EXERCISE TASK
Set down all of the data exactly as it appears.

═══

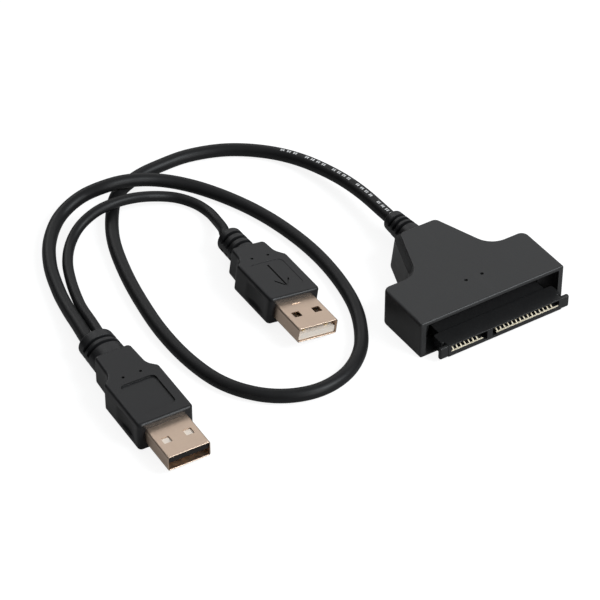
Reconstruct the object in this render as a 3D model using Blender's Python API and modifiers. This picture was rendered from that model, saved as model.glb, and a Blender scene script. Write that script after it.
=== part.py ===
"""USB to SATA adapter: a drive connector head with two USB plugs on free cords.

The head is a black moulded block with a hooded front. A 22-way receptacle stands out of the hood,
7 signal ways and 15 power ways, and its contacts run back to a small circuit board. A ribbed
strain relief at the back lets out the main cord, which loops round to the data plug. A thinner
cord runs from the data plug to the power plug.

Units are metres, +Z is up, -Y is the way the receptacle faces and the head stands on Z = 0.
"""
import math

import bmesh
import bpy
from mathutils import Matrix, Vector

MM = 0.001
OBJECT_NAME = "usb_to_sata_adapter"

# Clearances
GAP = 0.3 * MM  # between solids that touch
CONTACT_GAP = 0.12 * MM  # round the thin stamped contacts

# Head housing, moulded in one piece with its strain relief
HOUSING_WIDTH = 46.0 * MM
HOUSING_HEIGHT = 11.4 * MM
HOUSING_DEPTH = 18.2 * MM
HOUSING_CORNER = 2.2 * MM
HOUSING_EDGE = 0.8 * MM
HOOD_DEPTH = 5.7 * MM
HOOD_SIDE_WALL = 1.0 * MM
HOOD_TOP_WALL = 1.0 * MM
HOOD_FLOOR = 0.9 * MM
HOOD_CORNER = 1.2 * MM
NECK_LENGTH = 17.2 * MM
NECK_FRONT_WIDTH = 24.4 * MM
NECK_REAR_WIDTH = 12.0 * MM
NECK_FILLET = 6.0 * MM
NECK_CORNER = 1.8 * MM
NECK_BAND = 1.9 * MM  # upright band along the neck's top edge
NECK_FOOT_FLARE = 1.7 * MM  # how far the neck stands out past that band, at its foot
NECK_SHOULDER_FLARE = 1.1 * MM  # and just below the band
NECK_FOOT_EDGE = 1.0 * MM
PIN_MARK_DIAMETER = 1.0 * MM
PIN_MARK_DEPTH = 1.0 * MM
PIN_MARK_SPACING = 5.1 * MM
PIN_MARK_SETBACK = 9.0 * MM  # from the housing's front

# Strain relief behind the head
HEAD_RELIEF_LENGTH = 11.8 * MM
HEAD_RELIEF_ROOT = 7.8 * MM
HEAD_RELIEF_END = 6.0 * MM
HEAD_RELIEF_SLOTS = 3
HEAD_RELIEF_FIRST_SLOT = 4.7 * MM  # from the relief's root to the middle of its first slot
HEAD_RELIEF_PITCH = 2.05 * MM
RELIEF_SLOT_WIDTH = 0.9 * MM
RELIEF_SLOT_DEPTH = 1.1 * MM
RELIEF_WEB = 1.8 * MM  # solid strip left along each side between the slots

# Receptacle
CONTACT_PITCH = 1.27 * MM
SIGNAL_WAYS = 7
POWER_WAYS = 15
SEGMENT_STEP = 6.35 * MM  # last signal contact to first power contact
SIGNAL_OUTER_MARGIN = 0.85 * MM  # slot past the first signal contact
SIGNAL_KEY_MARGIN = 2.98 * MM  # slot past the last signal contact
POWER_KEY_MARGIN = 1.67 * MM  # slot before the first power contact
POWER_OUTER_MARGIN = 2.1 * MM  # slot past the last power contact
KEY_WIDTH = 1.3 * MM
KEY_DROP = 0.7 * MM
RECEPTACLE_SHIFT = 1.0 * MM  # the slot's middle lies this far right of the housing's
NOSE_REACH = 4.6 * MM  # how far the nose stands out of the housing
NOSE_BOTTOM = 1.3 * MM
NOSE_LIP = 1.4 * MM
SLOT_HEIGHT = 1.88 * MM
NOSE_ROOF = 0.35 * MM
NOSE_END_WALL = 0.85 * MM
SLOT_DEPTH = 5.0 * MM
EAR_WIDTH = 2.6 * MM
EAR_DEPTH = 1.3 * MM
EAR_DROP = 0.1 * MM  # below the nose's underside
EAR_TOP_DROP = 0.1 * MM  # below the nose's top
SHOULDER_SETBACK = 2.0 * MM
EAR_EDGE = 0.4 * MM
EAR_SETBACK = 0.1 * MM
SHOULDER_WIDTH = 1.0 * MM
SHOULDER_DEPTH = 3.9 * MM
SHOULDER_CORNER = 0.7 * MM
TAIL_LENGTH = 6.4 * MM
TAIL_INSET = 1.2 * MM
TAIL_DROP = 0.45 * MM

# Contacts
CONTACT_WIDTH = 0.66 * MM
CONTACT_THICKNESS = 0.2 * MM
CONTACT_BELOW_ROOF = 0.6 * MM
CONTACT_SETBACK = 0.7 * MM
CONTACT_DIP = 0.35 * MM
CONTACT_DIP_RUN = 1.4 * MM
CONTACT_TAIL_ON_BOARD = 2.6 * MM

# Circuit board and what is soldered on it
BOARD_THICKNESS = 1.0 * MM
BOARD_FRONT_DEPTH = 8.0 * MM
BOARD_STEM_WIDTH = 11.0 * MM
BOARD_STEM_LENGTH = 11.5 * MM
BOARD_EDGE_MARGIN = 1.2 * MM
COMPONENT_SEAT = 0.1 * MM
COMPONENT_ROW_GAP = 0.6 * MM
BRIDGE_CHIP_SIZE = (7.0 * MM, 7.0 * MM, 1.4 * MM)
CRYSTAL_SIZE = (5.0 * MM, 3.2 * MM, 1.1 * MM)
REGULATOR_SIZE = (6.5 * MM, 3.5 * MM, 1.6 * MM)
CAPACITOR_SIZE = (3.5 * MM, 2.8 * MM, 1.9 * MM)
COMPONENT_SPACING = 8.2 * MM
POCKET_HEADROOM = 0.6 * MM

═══

THE COMPLETED TASK
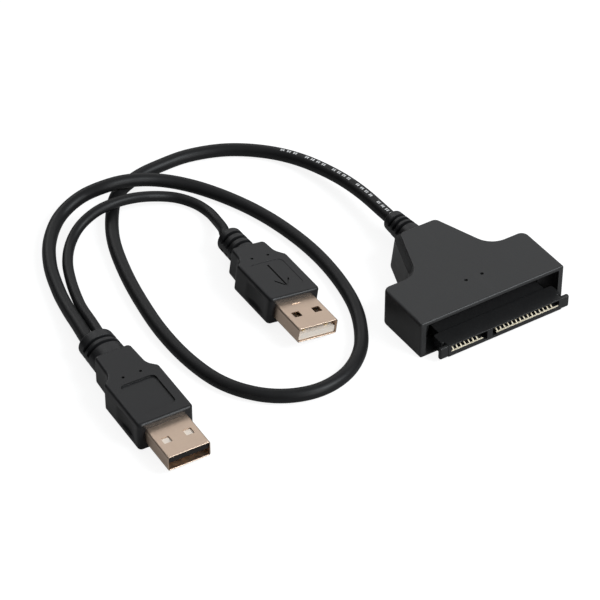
Reconstruct the object in this render as a 3D model using Blender's Python API and modifiers. This picture was rendered from that model, saved as model.glb, and a Blender scene script. Write that script after it.
=== part.py ===
"""USB to SATA adapter: a drive connector head with two USB plugs on free cords.

The head is a black moulded block with a hooded front. A 22-way receptacle stands out of the hood,
7 signal ways and 15 power ways, and its contacts run back to a small circuit board. A ribbed
strain relief at the back lets out the main cord, which loops round to the data plug. A thinner
cord runs from the data plug to the power plug.

Units are metres, +Z is up, -Y is the way the receptacle faces and the head stands on Z = 0.
"""
import math

import bmesh
import bpy
from mathutils import Matrix, Vector

MM = 0.001
OBJECT_NAME = "usb_to_sata_adapter"

# Clearances
GAP = 0.3 * MM  # between solids that touch
CONTACT_GAP = 0.12 * MM  # round the thin stamped contacts

# Head housing, moulded in one piece with its strain relief
HOUSING_WIDTH = 46.0 * MM
HOUSING_HEIGHT = 11.4 * MM
HOUSING_DEPTH = 18.2 * MM
HOUSING_CORNER = 2.2 * MM
HOUSING_EDGE = 0.8 * MM
HOOD_DEPTH = 5.7 * MM
HOOD_SIDE_WALL = 1.0 * MM
HOOD_TOP_WALL = 1.0 * MM
HOOD_FLOOR = 0.9 * MM
HOOD_CORNER = 1.2 * MM
NECK_LENGTH = 17.2 * MM
NECK_FRONT_WIDTH = 24.4 * MM
NECK_REAR_WIDTH = 12.0 * MM
NECK_FILLET = 6.0 * MM
NECK_CORNER = 1.8 * MM
NECK_BAND = 1.9 * MM  # upright band along the neck's top edge
NECK_FOOT_FLARE = 1.7 * MM  # how far the neck stands out past that band, at its foot
NECK_SHOULDER_FLARE = 1.1 * MM  # and just below the band
NECK_FOOT_EDGE = 1.0 * MM
PIN_MARK_DIAMETER = 1.0 * MM
PIN_MARK_DEPTH = 1.0 * MM
PIN_MARK_SPACING = 5.1 * MM
PIN_MARK_SETBACK = 9.0 * MM  # from the housing's front

# Strain relief behind the head
HEAD_RELIEF_LENGTH = 11.8 * MM
HEAD_RELIEF_ROOT = 7.8 * MM
HEAD_RELIEF_END = 6.0 * MM
HEAD_RELIEF_SLOTS = 3
HEAD_RELIEF_FIRST_SLOT = 4.7 * MM  # from the relief's root to the middle of its first slot
HEAD_RELIEF_PITCH = 2.05 * MM
RELIEF_SLOT_WIDTH = 0.9 * MM
RELIEF_SLOT_DEPTH = 1.1 * MM
RELIEF_WEB = 1.8 * MM  # solid strip left along each side between the slots

# Receptacle
CONTACT_PITCH = 1.27 * MM
SIGNAL_WAYS = 7
POWER_WAYS = 15
SEGMENT_STEP = 6.35 * MM  # last signal contact to first power contact
SIGNAL_OUTER_MARGIN = 0.85 * MM  # slot past the first signal contact
SIGNAL_KEY_MARGIN = 2.98 * MM  # slot past the last signal contact
POWER_KEY_MARGIN = 1.67 * MM  # slot before the first power contact
POWER_OUTER_MARGIN = 2.1 * MM  # slot past the last power contact
KEY_WIDTH = 1.3 * MM
KEY_DROP = 0.7 * MM
RECEPTACLE_SHIFT = 1.0 * MM  # the slot's middle lies this far right of the housing's
NOSE_REACH = 4.6 * MM  # how far the nose stands out of the housing
NOSE_BOTTOM = 1.3 * MM
NOSE_LIP = 1.4 * MM
SLOT_HEIGHT = 1.88 * MM
NOSE_ROOF = 0.35 * MM
NOSE_END_WALL = 0.85 * MM
SLOT_DEPTH = 5.0 * MM
EAR_WIDTH = 2.6 * MM
EAR_DEPTH = 1.3 * MM
EAR_DROP = 0.1 * MM  # below the nose's underside
EAR_TOP_DROP = 0.1 * MM  # below the nose's top
SHOULDER_SETBACK = 2.0 * MM
EAR_EDGE = 0.4 * MM
EAR_SETBACK = 0.1 * MM
SHOULDER_WIDTH = 1.0 * MM
SHOULDER_DEPTH = 3.9 * MM
SHOULDER_CORNER = 0.7 * MM
TAIL_LENGTH = 6.4 * MM
TAIL_INSET = 1.2 * MM
TAIL_DROP = 0.45 * MM

# Contacts
CONTACT_WIDTH = 0.66 * MM
CONTACT_THICKNESS = 0.2 * MM
CONTACT_BELOW_ROOF = 0.6 * MM
CONTACT_SETBACK = 0.7 * MM
CONTACT_DIP = 0.35 * MM
CONTACT_DIP_RUN = 1.4 * MM
CONTACT_TAIL_ON_BOARD = 2.6 * MM

# Circuit board and what is soldered on it
BOARD_THICKNESS = 1.0 * MM
BOARD_FRONT_DEPTH = 8.0 * MM
BOARD_STEM_WIDTH = 11.0 * MM
BOARD_STEM_LENGTH = 11.5 * MM
BOARD_EDGE_MARGIN = 1.2 * MM
COMPONENT_SEAT = 0.1 * MM
COMPONENT_ROW_GAP = 0.6 * MM
BRIDGE_CHIP_SIZE = (7.0 * MM, 7.0 * MM, 1.4 * MM)
CRYSTAL_SIZE = (5.0 * MM, 3.2 * MM, 1.1 * MM)
REGULATOR_SIZE = (6.5 * MM, 3.5 * MM, 1.6 * MM)
CAPACITOR_SIZE = (3.5 * MM, 2.8 * MM, 1.9 * MM)
COMPONENT_SPACING = 8.2 * MM
POCKET_HEADROOM = 0.6 * MM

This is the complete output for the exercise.